* [Written request] Using the records below, copy out exactly the line that contains "bpy.context.view_layer.update()" and every line that follows it, up to and including the last, and no others.

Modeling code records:
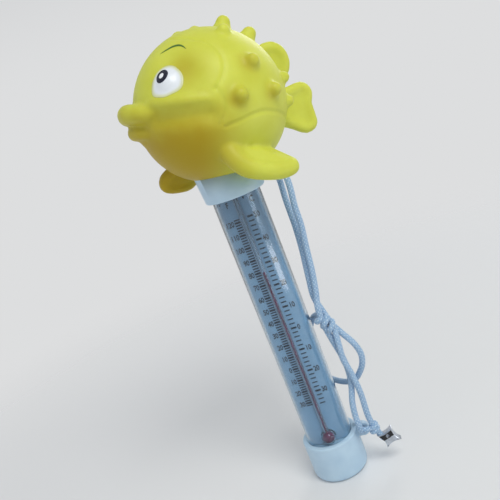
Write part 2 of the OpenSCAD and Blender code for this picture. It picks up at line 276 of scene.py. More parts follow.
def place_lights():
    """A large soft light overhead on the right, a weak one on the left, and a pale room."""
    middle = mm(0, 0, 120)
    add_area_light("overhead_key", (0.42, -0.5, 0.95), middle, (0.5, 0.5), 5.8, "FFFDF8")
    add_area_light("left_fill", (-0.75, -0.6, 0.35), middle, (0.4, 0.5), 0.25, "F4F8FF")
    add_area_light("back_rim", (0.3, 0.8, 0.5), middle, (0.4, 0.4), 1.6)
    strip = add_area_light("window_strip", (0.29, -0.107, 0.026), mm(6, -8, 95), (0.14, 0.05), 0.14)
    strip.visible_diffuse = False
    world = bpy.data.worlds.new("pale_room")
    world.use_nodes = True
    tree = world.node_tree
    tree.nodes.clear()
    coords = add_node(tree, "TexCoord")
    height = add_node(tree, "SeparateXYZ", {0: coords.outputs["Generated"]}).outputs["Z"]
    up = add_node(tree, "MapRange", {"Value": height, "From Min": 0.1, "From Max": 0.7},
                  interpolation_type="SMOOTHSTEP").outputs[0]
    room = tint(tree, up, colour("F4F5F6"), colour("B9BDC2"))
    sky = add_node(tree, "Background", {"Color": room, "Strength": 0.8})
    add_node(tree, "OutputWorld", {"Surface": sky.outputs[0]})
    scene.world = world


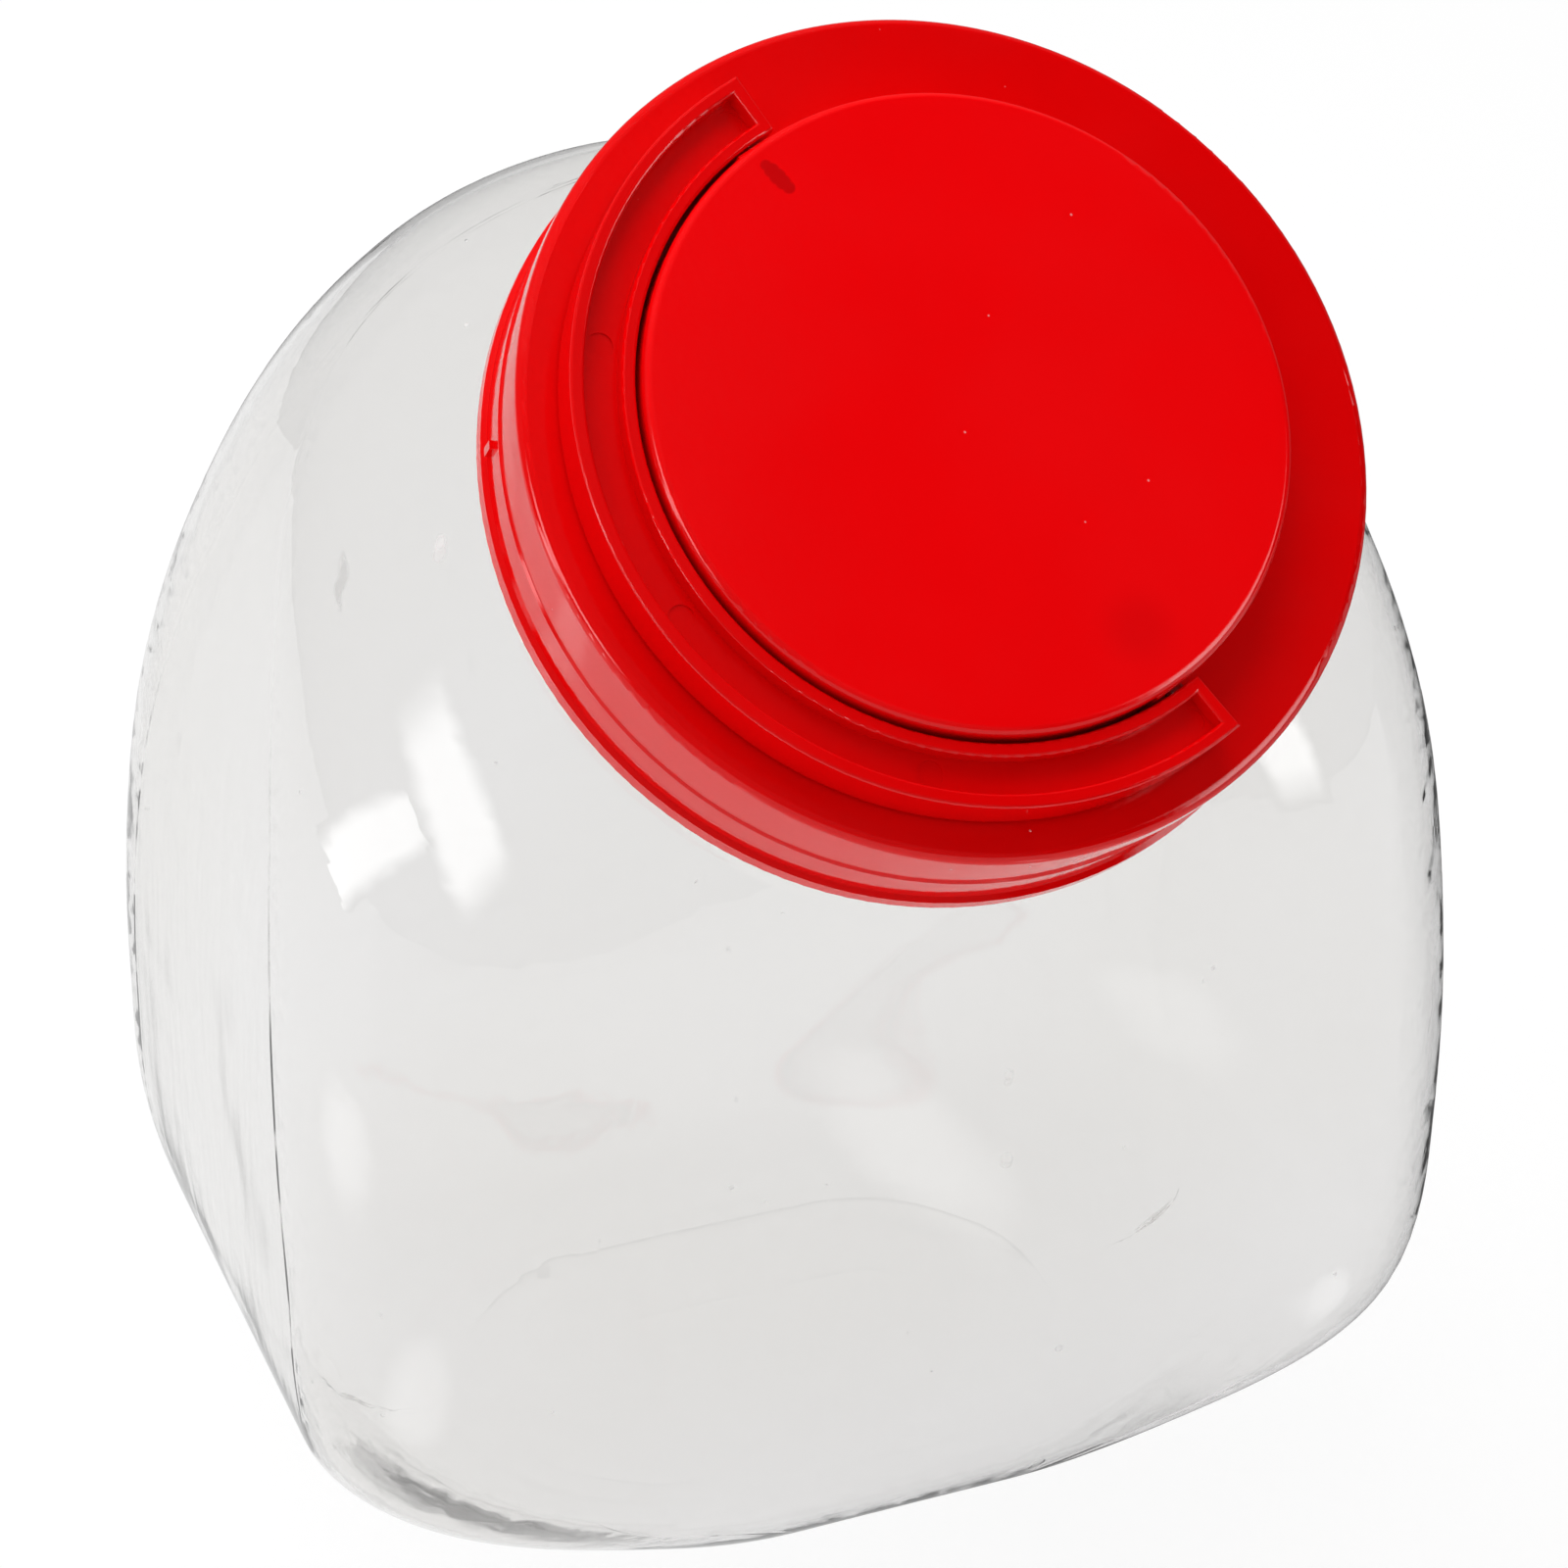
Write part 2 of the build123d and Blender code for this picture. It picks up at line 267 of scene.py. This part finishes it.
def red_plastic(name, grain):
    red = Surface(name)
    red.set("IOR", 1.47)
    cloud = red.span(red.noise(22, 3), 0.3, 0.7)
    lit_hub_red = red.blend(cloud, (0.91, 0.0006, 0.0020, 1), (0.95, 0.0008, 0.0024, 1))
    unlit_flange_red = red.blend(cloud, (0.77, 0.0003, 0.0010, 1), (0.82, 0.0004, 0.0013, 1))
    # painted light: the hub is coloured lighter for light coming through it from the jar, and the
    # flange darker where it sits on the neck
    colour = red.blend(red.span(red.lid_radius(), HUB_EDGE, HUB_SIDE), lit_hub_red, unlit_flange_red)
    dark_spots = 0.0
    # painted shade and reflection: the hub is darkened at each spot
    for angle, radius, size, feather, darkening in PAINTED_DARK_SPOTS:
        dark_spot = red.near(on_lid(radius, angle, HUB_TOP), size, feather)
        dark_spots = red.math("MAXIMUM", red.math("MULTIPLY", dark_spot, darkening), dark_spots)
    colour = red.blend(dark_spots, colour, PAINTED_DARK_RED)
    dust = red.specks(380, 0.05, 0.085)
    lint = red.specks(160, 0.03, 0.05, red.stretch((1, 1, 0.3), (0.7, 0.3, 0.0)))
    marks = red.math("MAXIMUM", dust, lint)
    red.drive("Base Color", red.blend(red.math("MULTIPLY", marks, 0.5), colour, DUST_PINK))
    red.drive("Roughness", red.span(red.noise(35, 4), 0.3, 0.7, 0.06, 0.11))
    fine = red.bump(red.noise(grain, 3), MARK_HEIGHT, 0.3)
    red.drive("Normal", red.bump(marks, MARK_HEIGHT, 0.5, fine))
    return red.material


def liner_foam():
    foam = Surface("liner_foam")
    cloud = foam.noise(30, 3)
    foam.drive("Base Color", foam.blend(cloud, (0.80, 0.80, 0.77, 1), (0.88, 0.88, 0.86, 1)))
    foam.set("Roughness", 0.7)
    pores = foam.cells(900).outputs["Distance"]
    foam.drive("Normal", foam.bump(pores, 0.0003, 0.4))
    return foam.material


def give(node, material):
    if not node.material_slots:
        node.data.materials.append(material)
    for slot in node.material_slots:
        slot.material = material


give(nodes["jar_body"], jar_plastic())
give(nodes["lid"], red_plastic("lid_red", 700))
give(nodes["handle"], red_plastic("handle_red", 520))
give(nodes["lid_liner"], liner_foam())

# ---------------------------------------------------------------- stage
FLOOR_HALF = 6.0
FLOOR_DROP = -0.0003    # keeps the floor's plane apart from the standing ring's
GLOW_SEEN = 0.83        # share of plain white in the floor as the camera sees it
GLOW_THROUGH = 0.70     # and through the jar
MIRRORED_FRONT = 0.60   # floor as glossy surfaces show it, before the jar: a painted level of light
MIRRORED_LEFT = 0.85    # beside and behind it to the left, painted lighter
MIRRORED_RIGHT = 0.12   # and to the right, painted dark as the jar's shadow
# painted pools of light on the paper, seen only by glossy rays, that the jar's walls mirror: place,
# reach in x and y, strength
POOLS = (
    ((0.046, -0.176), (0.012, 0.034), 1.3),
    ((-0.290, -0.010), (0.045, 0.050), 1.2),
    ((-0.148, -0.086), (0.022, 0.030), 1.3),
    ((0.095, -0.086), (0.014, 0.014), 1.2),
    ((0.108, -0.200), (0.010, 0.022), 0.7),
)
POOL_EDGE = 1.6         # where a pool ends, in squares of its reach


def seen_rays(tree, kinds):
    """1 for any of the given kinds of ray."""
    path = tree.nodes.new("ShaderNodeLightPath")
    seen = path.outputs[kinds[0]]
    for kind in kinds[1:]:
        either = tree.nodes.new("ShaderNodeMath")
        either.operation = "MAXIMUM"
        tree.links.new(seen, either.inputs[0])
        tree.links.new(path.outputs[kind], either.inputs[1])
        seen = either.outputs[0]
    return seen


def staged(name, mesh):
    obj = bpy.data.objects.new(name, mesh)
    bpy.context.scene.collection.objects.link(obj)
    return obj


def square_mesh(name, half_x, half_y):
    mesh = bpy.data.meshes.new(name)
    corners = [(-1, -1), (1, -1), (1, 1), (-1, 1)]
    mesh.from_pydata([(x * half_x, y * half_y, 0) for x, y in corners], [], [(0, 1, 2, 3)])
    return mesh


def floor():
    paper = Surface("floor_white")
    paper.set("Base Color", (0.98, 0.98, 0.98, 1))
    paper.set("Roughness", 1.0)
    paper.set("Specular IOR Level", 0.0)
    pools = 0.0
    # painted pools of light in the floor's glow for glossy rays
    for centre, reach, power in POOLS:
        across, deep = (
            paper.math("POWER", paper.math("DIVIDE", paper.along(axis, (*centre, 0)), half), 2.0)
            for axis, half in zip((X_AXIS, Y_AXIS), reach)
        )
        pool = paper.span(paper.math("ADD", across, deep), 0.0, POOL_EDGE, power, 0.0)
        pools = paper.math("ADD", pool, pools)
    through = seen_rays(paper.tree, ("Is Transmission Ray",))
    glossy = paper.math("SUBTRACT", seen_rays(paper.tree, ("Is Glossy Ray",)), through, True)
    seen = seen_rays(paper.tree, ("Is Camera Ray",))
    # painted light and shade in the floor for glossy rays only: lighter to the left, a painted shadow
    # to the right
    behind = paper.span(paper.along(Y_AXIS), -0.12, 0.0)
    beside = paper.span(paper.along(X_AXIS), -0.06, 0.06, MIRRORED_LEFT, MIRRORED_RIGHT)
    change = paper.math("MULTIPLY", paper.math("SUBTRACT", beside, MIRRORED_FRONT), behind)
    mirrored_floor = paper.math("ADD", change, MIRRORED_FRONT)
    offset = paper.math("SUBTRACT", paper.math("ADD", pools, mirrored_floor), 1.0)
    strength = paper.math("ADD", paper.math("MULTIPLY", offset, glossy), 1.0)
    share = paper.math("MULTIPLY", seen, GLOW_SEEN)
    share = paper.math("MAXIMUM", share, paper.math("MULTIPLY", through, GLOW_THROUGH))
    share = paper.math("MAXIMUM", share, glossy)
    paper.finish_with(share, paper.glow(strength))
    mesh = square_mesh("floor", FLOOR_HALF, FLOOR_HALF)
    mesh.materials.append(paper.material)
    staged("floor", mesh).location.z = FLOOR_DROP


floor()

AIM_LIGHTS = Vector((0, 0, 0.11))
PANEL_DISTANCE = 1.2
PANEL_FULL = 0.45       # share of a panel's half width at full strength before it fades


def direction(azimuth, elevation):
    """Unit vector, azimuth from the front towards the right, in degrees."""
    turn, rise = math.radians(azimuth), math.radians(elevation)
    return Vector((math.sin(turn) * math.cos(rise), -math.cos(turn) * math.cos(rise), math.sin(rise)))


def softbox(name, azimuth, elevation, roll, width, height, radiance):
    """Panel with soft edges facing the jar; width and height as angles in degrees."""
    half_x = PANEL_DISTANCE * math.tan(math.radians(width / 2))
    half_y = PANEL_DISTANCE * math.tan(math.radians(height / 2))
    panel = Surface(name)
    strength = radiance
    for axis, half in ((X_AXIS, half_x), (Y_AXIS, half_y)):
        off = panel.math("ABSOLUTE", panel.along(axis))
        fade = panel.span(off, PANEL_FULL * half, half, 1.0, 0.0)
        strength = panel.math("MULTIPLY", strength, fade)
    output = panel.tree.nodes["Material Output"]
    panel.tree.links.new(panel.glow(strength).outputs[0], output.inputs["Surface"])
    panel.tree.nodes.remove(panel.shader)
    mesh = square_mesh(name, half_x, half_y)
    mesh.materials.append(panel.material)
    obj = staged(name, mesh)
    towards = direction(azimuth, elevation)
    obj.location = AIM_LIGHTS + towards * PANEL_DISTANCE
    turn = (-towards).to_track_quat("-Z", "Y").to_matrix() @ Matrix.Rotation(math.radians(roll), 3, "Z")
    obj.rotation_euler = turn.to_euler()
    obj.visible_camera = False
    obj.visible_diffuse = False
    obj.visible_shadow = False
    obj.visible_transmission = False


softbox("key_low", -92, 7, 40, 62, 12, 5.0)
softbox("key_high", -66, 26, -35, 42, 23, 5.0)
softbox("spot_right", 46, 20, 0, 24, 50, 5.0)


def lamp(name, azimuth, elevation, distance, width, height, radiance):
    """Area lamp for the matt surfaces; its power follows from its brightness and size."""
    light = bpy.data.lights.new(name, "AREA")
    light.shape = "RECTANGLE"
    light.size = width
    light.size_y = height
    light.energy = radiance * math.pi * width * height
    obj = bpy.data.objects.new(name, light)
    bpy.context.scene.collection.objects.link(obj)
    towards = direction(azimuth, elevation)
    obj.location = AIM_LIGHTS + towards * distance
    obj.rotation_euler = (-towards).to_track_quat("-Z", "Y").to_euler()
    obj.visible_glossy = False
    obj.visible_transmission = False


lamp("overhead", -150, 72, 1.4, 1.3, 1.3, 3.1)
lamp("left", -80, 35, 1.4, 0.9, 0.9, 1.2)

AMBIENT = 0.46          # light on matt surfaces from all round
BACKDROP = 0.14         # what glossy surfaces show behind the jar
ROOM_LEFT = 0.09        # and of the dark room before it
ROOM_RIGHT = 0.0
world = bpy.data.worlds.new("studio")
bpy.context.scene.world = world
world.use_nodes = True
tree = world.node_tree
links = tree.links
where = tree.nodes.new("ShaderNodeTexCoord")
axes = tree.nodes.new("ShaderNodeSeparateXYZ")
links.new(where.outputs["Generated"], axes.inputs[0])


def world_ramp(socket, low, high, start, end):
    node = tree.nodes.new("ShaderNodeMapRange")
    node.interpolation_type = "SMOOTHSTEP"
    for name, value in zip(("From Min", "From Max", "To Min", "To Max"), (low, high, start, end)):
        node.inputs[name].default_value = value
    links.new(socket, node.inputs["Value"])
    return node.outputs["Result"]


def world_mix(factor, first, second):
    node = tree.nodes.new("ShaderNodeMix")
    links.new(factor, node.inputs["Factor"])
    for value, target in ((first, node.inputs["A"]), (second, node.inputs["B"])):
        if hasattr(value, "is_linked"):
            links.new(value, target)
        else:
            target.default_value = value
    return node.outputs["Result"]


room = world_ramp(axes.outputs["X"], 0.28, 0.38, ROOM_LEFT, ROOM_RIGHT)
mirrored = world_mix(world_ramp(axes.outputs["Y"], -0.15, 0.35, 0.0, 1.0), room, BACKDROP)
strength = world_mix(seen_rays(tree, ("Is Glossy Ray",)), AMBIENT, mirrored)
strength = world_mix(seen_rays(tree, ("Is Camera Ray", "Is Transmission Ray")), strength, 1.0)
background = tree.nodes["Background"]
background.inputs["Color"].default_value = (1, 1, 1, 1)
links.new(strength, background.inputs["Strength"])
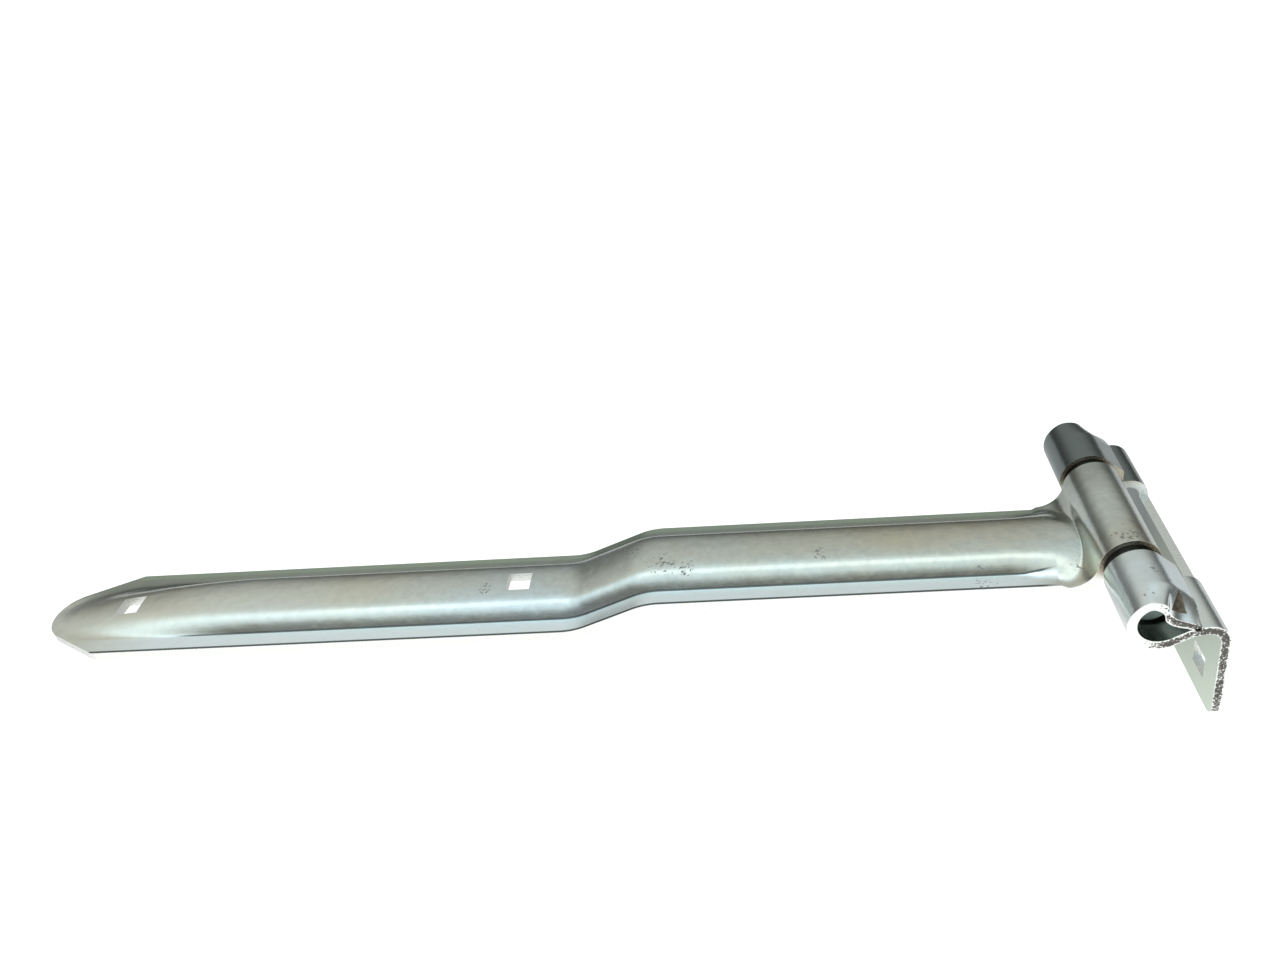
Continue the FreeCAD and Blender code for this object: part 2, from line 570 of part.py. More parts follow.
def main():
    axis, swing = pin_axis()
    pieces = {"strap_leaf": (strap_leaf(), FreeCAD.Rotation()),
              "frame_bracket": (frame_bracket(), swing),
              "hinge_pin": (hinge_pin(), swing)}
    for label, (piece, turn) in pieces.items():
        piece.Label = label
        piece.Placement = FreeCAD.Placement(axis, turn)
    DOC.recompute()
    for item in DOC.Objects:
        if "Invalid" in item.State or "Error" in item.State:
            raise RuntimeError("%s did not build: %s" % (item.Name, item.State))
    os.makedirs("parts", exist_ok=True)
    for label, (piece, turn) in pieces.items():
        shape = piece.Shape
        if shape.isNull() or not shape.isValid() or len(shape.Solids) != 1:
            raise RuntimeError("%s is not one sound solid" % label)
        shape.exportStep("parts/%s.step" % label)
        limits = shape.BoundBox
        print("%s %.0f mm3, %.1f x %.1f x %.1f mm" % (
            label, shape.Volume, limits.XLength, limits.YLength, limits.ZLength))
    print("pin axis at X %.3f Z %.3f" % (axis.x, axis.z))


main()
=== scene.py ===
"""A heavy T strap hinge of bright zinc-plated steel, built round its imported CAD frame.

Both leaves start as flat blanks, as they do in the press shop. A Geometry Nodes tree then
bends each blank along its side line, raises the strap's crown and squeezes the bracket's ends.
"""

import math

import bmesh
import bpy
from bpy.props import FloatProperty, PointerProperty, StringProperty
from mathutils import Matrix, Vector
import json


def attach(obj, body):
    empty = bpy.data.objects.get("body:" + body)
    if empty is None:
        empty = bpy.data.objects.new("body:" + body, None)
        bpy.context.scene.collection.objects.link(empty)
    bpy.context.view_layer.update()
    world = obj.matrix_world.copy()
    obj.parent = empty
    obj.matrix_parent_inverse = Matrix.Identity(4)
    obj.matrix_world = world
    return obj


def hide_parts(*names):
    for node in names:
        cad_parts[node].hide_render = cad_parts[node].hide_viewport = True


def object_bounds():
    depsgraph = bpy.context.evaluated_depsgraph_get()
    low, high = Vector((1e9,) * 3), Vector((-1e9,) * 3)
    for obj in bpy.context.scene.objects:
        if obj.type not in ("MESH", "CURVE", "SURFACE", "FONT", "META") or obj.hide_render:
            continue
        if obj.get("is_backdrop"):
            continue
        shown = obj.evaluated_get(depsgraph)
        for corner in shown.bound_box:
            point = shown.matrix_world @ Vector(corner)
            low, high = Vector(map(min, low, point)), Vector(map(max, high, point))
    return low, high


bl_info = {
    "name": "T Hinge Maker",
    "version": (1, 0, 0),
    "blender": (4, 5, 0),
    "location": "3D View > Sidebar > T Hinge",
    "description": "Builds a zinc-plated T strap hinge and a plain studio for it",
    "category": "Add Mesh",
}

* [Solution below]
    bpy.context.view_layer.update()
    world = obj.matrix_world.copy()
    obj.parent = empty
    obj.matrix_parent_inverse = Matrix.Identity(4)
    obj.matrix_world = world
    return obj


def hide_parts(*names):
    for node in names:
        cad_parts[node].hide_render = cad_parts[node].hide_viewport = True


def object_bounds():
    depsgraph = bpy.context.evaluated_depsgraph_get()
    low, high = Vector((1e9,) * 3), Vector((-1e9,) * 3)
    for obj in bpy.context.scene.objects:
        if obj.type not in ("MESH", "CURVE", "SURFACE", "FONT", "META") or obj.hide_render:
            continue
        if obj.get("is_backdrop"):
            continue
        shown = obj.evaluated_get(depsgraph)
        for corner in shown.bound_box:
            point = shown.matrix_world @ Vector(corner)
            low, high = Vector(map(min, low, point)), Vector(map(max, high, point))
    return low, high


bl_info = {
    "name": "T Hinge Maker",
    "version": (1, 0, 0),
    "blender": (4, 5, 0),
    "location": "3D View > Sidebar > T Hinge",
    "description": "Builds a zinc-plated T strap hinge and a plain studio for it",
    "category": "Add Mesh",
}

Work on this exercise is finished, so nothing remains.